# My search option



## Kheti sa-Menik (May 20, 2007)

My search option has disappeared from the menu bar at the top.  Does it have something to do with having recently bought an extension for my Community Supporter account in response to Morrus' recent thread?  Or is there an issue going down?

Thanks!


----------



## Nonlethal Force (May 20, 2007)

FWIW, My search option is still there.  I'm not trying to brag - merely giving the mods and admins here the info that it is not a universal problem.

Sorry to not be more help, KsM.


----------



## Piratecat (May 20, 2007)

Kheti, that's why. There's an intermittent bug in the automated updater that screws this up.

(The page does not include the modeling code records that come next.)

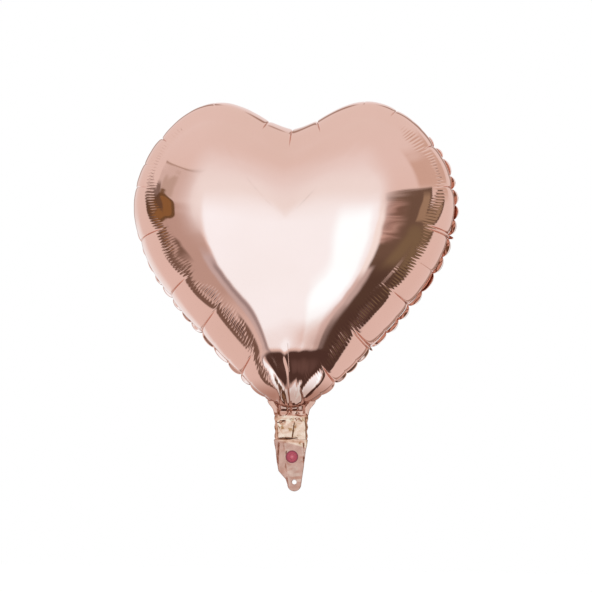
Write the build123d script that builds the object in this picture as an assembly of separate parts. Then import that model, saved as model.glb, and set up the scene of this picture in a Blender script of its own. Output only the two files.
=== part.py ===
"""Heart-shaped foil balloon, inflated, in millimetres.

Frame: the origin is the throat, where the neck leaves the heart and the ribbon is tied.
+Z runs up through the heart, +X to its right seen from the front, and the front faces -Y.
Two metallised films are welded round their edge and bulge apart. Both run on below the throat
as a flat neck and a tail, with a two-film check valve between them.
"""

import os
from math import atan2, degrees, exp, hypot, sqrt

from build123d import *

# Films. Real foil is about 0.03 mm thick and a valve film 0.05 mm: these are stand-ins.
FOIL = 0.5
VALVE = 0.4
STACK = FOIL + VALVE  # half the thickness of the neck and tail

# Heart: the weld line's right half, from the cleft to the tip, as (x, z)
CLEFT_Z = 306.0
TIP_Z = 5.0
WELD_LINE = [
    (0.0, CLEFT_Z),
    (38.0, 320.0),
    (80.0, 334.5),
    (137.0, 308.0),
    (174.5, 229.0),
    (156.0, 160.0),
    (110.0, 98.0),
    (58.0, 43.0),
    (25.0, 14.5),
    (0.0, TIP_Z),
]
FLANGE = 5.0  # width of the welded edge outside that line
CROWN_Z = 200.0  # height of the deepest point of the bulge
BULGE = 87.5  # depth of each panel, less the film
TIP_TAPER = 0.66  # how much shallower the bulge gets towards the tip
TIP_FOCUS = 5.0  # how narrowly that taper keeps to the tip
CLEFT_TAPER = 0.30  # and towards the cleft
CLEFT_FOCUS = 12.0
TAPER_POWER = 1.7
SOFTNESS = 18.0  # degrees over which the heart's corners fade away towards the crown
SOFT_RANGE = 60  # degrees of directions that are averaged, either way
ROUND_SHARE = 0.5  # share of the way out up to which the cross-sections are fully softened

# Cross-sections of a panel, as shares of the way from the crown to the weld line
RING_SHARES = [1.0, 0.985, 0.94, 0.86, 0.74, 0.6, 0.44, 0.28, 0.12]
RING_POINTS = 24

# Neck and tail
NECK_WIDTH = 37.0
THROAT_TOP_Z = 14.0
CREASE_Z = -30.0  # fold between the neck and the tail
FOLD_GAP = 1.2  # clearance on each side of a fold line
TAIL_END_Z = -86.0
TAB_X = 4.5  # the tail's tab hangs a little to the right
TAB_RADIUS = 7.5
TAIL_RIGHT = [(16.5, -42.0), (14.5, -60.0)]
TAIL_LEFT = [(-6.0, -71.0), (-13.0, -64.0), (-16.5, -42.0)]
TIE_HOLE_Z = -76.0
TIE_HOLE_RADIUS = 2.5

# Valve: two flat films, open to the gas at the top
VALVE_WIDTH = 24.0
VALVE_TOP_Z = 96.0
VALVE_END_Z = -62.0
VALVE_PLAY = 0.1  # room at the sides and end of the films
LIP_Z = 8.0  # fold line of the lip that gas pressure shuts
PORT_X = 1.5
PORT_Z = -48.5
PORT_RADIUS = 3.5
MARK_RADIUS = 7.0
MARK_THICKNESS = 0.15


def plate(outline, low, high):
    """A flat solid of that outline in XZ, between two values of Y."""
    return extrude(outline, amount=high - low, dir=(0, 1, 0)).moved(Pos(0, low, 0))


def polygon(points):
    """A face in the XZ plane through (x, z) points."""
    return make_face(Polyline(*[(x, 0, z) for x, z in points], close=True))


def rectangle(half_width, low_z, high_z):
    """A face in the XZ plane, centred on X."""
    return polygon([(-half_width, low_z), (half_width, low_z), (half_width, high_z), (-half_width, high_z)])


def block(half_width, low_z, high_z, low_y, high_y):
    """A box centred on X."""
    return plate(rectangle(half_width, low_z, high_z), low_y, high_y)


def disc(x, z, radius):
    """A round face in the XZ plane."""
    return Plane(origin=(x, 0, z), z_dir=(0, 1, 0)) * Circle(radius)


def weld_spline():
    """The weld line's right half, from the cleft to the tip."""
    return Edge.make_spline([(x, 0, z) for x, z in WELD_LINE], tangents=[(1, 0, 0), (-1, 0, 0)])


def soft_reaches():
    """Distance from the crown to the weld line in each whole degree from straight up.

    Each is averaged over the directions nearby.
    """
    weld_line = weld_spline()
    samples = 2000
    reaches = {}
    for i in range(samples + 1):
        point = weld_line.position_at(i / samples)
        turn = round(degrees(atan2(point.X, point.Z - CROWN_Z)))
        reaches[turn] = hypot(point.X, point.Z - CROWN_Z)
    spread = range(-SOFT_RANGE, SOFT_RANGE + 1)
    weights = [exp(-((away / SOFTNESS) ** 2) / 2) for away in spread]
    averages = []
    for turn in range(181):
        nearby = [reaches[abs((turn + away + 180) % 360 - 180)] for away in spread]
        averages.append(sum(w * r for w, r in zip(weights, nearby)) / sum(weights))
    return averages


SOFT_REACHES = soft_reaches()


def softened(share, x, z):
    """A share of the way out to the weld line at (x, z), evened out between directions near the crown."""
    turn = degrees(atan2(abs(x), z - CROWN_Z))
    below = min(int(turn), 179)
    soft_reach = SOFT_REACHES[below] + (turn - below) * (SOFT_REACHES[below + 1] - SOFT_REACHES[below])
    t = max(0.0, (share - ROUND_SHARE) / (1 - ROUND_SHARE))
    outer = t * t * (3 - 2 * t)
    return share * (outer + (1 - outer) * hypot(x, z - CROWN_Z) / soft_reach)


def bulge_share(share, x, z):
    """Depth of the bulge at a share of the way out, as a share of its depth at the crown."""
    down = (CROWN_Z - z) / hypot(x, CROWN_Z - z)
    share = softened(share, x, z)
    tip_taper = TIP_TAPER * ((1 + down) / 2) ** TIP_FOCUS
    cleft_taper = CLEFT_TAPER * ((1 - down) / 2) ** CLEFT_FOCUS
    return sqrt(1 - share**3) * (1 - (tip_taper + cleft_taper) * share**TAPER_POWER)


def beside_weld(inset):
    """Points (x, z) along the right half of the weld line, that far inside it."""
    weld_line = weld_spline()
    points = []
    for i in range(RING_POINTS + 1):
        on_line = weld_line.position_at(i / RING_POINTS)
        along = weld_line.tangent_at(i / RING_POINTS)
        points.append((on_line.X + inset * along.Z, on_line.Z - inset * along.X))
    return points


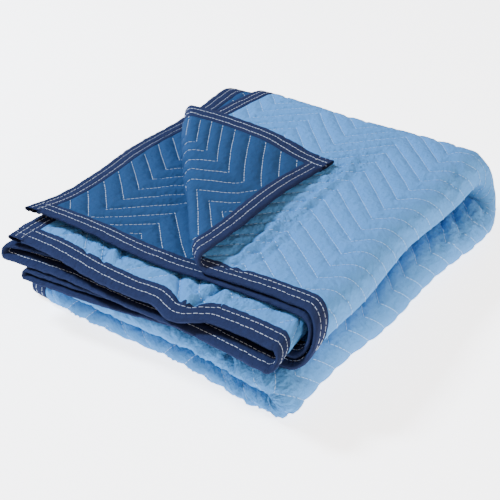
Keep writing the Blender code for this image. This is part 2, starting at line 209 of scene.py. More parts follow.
@dataclass(frozen=True)
class Folds:
    """The folds of the pack, as one map from the flat blanket to the folded one."""

    cut: Cut = Cut()
    pitch: float = 0.0073
    layers: int = 16
    roll: float = 0.0085
    flap_gap: float = 0.0010
    flap_margin: float = 0.1
    flap_close: float = 0.16
    flap_skew: float = 0.29
    flap_lift: float = 0.004
    flap_lift_width: float = 0.13
    flap_far_lift: float = 0.016
    flap_far_width: float = 0.20
    flap_far_reach: float = 0.12
    far_axis: float = 0.073
    flare: float = 1.7
    flare_length: float = 0.44
    swell: float = 0.012
    swell_lengths: tuple[float, float] = (0.43, 0.51)
    drift: float = 0.003
    drift_lengths: tuple[float, float] = (0.27, 0.23)
    drift_per_height: float = 22.0
    to_middle: Place = (0.0149, 0.1441, 0.0)
    ends: dict[tuple[int, int], Ends] = field(default_factory=quarter_table)
    axes_far: tuple[float, ...] = (0.150, 0.174, 0.172, 0.144)
    axes_near: tuple[float, ...] = (0.186, 0.178, 0.172, 0.178)
    edge_depth: float = 0.080
    edge_hold: float = 1.5
    edge_moves: tuple[EdgeMove, ...] = EDGE_MOVES

    @property
    def bend_x(self) -> float:
        """Where the bends on the right begin, across the half that is folded there."""
        return 0.25 * self.cut.width - 0.5 * self.band(3.5)

    @property
    def bend_y(self) -> float:
        """Where the far bends begin, along the half that is folded there."""
        return 0.25 * self.cut.length - 0.5 * self.band(7.5)

    def band(self, layers: float) -> float:
        """Length of the middle cloth in a half-circle round this many layers."""
        return layers * math.pi * self.pitch

    @staticmethod
    def bent(along: Array, height: Array, start: float, band: float, axis: float) -> tuple[Array, Array]:
        """Carries points through a half-circle about a line, and back again.

        Over the band the direction turns by pi, and a point at the height h keeps its distance
        h - axis from the line: along becomes the straight part plus |r| sin, height axis + r cos.

        Args:
            along: distances across the bend.
            height: heights over the middle of the lowest cloth before the bend.
            start: where the bend starts.
            band: how long it is, measured in the cloth.
            axis: height of the line that it turns about.

        Returns:
            The new distances and heights.
        """
        turn = math.pi * np.clip((along - start) / band, 0.0, 1.0)
        radius = height - axis
        straight = np.minimum(along, start) - np.maximum(along - start - band, 0.0)
        return straight + np.abs(radius) * np.sin(turn), axis + radius * np.cos(turn)

    def turn_line(self) -> tuple[float, float, float]:
        """Unit normal of the turned corner's fold line, towards the corner, and its distance."""
        corner_u, corner_v = self.cut.corner
        reach = math.hypot(corner_u, corner_v)
        return -corner_v / reach, -corner_u / reach, corner_u * corner_v / reach

    def beyond(self, u: Array, v: Array) -> Array:
        """Distance past the turned corner's fold line, towards the corner."""
        nu, nv, distance = self.turn_line()
        return u * nu + v * nv + distance

    def turned_back(self, u: Array, v: Array, w: Array) -> tuple[Array, Array, Array]:
        """Turns the corner at u = v = 0 up and over its fold line, to lie on the light face.

        The cloth goes round a roll, closes down to its rest height with a smooth step, its open
        edge lifts by a half sine wave, its far edge rises with the roll and falls to the tip, and
        it slides along the roll in proportion to its reach.
        """
        nu, nv, distance = self.turn_line()
        corner_u, corner_v = self.cut.corner
        beyond = self.beyond(u, v)
        flap = (beyond > 0.0) & (u < corner_u + self.flap_margin) & (v < corner_v + self.flap_margin)
        length = math.pi * self.roll
        carried, height = self.bent(beyond, w, 0.0, length, self.roll)
        back = np.maximum(beyond - length, 0.0)
        rest = self.cut.cloth + self.flap_gap
        height = height - (2.0 * self.roll - rest) * smooth(back / self.flap_close)
        open_edge = smooth(1.0 - v / self.flap_lift_width)
        height = height + self.flap_lift * open_edge * np.sin(math.pi * np.clip(back / distance, 0.0, 1.0))
        far_edge = smooth(1.0 - u / self.flap_far_width) * smooth(v / self.flap_far_reach)
        height = height + self.flap_far_lift * far_edge * smooth(beyond / length)
        slide = self.flap_skew * back
        flap_u = u + (carried - beyond) * nu + slide * nv
        flap_v = v + (carried - beyond) * nv - slide * nu
        return np.where(flap, flap_u, u), np.where(flap, flap_v, v), np.where(flap, height, w)

    @staticmethod
    def shares(along: Array, size: float, quarter_band: float, half_band: float) -> list[Array]:
        """Share of each quarter of the cloth, passing smoothly over inside the folds."""
        first = smooth((along - 0.25 * size) / quarter_band + 0.5)
        middle = smooth((along - 0.50 * size) / half_band + 0.5)
        last = smooth((along - 0.75 * size) / quarter_band + 0.5)
        return [1.0 - first, first - middle, middle - last, last]

    def edges_moved(self, across: list[Array], along: list[Array], x: Array, y: Array) -> tuple[Array, Array]:
        """How far the free front edges are pushed forward and how far they drop.

        Each move is a smooth bump along the edge. The push holds over the tape and then fades by a
        smooth step, and the drop fades as the square of the way back to the depth.

        Args:
            across: share of each quarter across the blanket, at each place.
            along: share of each quarter along it.
            x: places across the folded cloth, from the left.
            y: places along it, from the front.

        Returns:
            The push and the drop at each place.
        """
        left = 1.0 - x / self.bend_x
        fade = np.clip(1.0 - y / self.edge_depth, 0.0, 1.0)
        forward = np.zeros_like(x)
        drop = np.zeros_like(x)
        for move in self.edge_moves:
            stretch = smooth(1.0 - np.abs(left - move.middle) / move.reach)
            share = across[move.across] * along[move.along] * stretch
            forward = forward + move.forward * share * smooth(self.edge_hold * fade)
            drop = drop + move.drop * share * fade**2
        return forward, drop

    def laid_out(self, across: list[Array], along: list[Array], x: Array, y: Array) -> tuple[Array, Array]:
        """Stretches each quarter in plan so that its ends lie where the tables put them.

        Between its ends a quarter is stretched evenly, with the slant of its front and left ends
        added as squares of the distance from the bends, and the bends' axis moves with the plan y.

        Args:
            across: share of each quarter across the blanket, at each place.
            along: share of each quarter along it.
            x: places across the folded cloth.
            y: places along it.

        Returns:
            The places in plan.
        """
        right = x / self.bend_x
        far = y / self.bend_y
        left = np.clip(1.0 - right, 0.0, 1.0)
        near = np.clip(1.0 - far, 0.0, 1.0)
        left_near, left_far, front_left, front_right = (
            sum(across[i] * along[j] * getattr(ends, name) for (i, j), ends in self.ends.items())
            for name in ("left_near", "left_far", "front_left", "front_right")
        )
        axis_far = sum(share * axis for share, axis in zip(along, self.axes_far))
        axis_near = sum(share * axis for share, axis in zip(along, self.axes_near))
        flat_y = front_right + (self.far_axis - front_right) * far
        flat_y = flat_y + (front_left - front_right) * left * near**2
        plan_y = np.where(y < self.bend_y, flat_y, self.far_axis + y - self.bend_y)
        forward = np.maximum(self.far_axis - plan_y, 0.0) / self.flare_length
        axis = axis_far + (axis_near - axis_far) * forward**self.flare
        flat_x = left_far + (axis_far - left_far) * right
        flat_x = flat_x + (left_near - left_far) * near * left**2
        flat_x = flat_x + (axis - axis_far) * (1.0 - left) ** 3
        return np.where(x < self.bend_x, flat_x, axis + x - self.bend_x), plan_y

    def uneven(self, x: Array, y: Array, z: Array) -> tuple[Array, Array, Array]:
        """Swells the pack a little from place to place, and lets its edges drift, in sine waves."""
        turn = 2.0 * math.pi
        swell_x, swell_y = self.swell_lengths
        drift_x, drift_y = self.drift_lengths
        swell = np.sin(turn * x / swell_x + 0.8) * np.cos(turn * y / swell_y - 0.4)
        moved_x = x + self.drift * np.sin(turn * y / drift_y + self.drift_per_height * z)
        moved_y = y + self.drift * np.sin(turn * x / drift_x - self.drift_per_height * z + 1.1)
        return moved_x, moved_y, z * (1.0 + self.swell * swell)

    def folded(self, points: Array) -> Array:
        """Takes points (u, v, w) of the flat blanket to their places in the folded pack.

        Args:
            points: an array of flat coordinates, one row a point.

        Returns:
            The array of their places in the pack.
        """
        u, v, w = np.asarray(points, dtype=float).T
        x, y, h = self.turned_back(u, v, w)
        half_x = 0.5 * (self.cut.width - self.band(0.5))
        half_y = 0.5 * (self.cut.length - self.band(1.5))
        x, h = self.bent(x, h, half_x, self.band(0.5), -0.5 * self.pitch)
        y, h = self.bent(y, h, half_y, self.band(1.5), -1.5 * self.pitch)
        x, h = self.bent(x, h, self.bend_x, self.band(3.5), -3.5 * self.pitch)
        y, h = self.bent(y, h, self.bend_y, self.band(7.5), -7.5 * self.pitch)
        across = self.shares(u, self.cut.width, self.band(3.5), self.band(0.5))
        along = self.shares(v, self.cut.length, self.band(7.5), self.band(1.5))
        forward, drop = self.edges_moved(across, along, x, y)
        x, y = self.laid_out(across, along, x, y)
        z = h - drop + (self.layers - 1) * self.pitch + 0.5 * self.cut.cloth
        x, y, z = self.uneven(x, y - forward, z)
        return np.stack([x, y, np.maximum(z, 0.0)], axis=1) + np.array(self.to_middle)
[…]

I'll fix it tomorrow once I'm up! I apologize for it happening in the first place.


----------



## Mouseferatu (May 20, 2007)

Piratecat said:
			
		

> Kheti, that's why. There's an intermittent bug in the automated updater that screws this up.
> 
> I'll fix it tomorrow once I'm up! I apologize for it happening in the first place.




I hadn't noticed until I saw this thread, but the same thing appears to have happened to me.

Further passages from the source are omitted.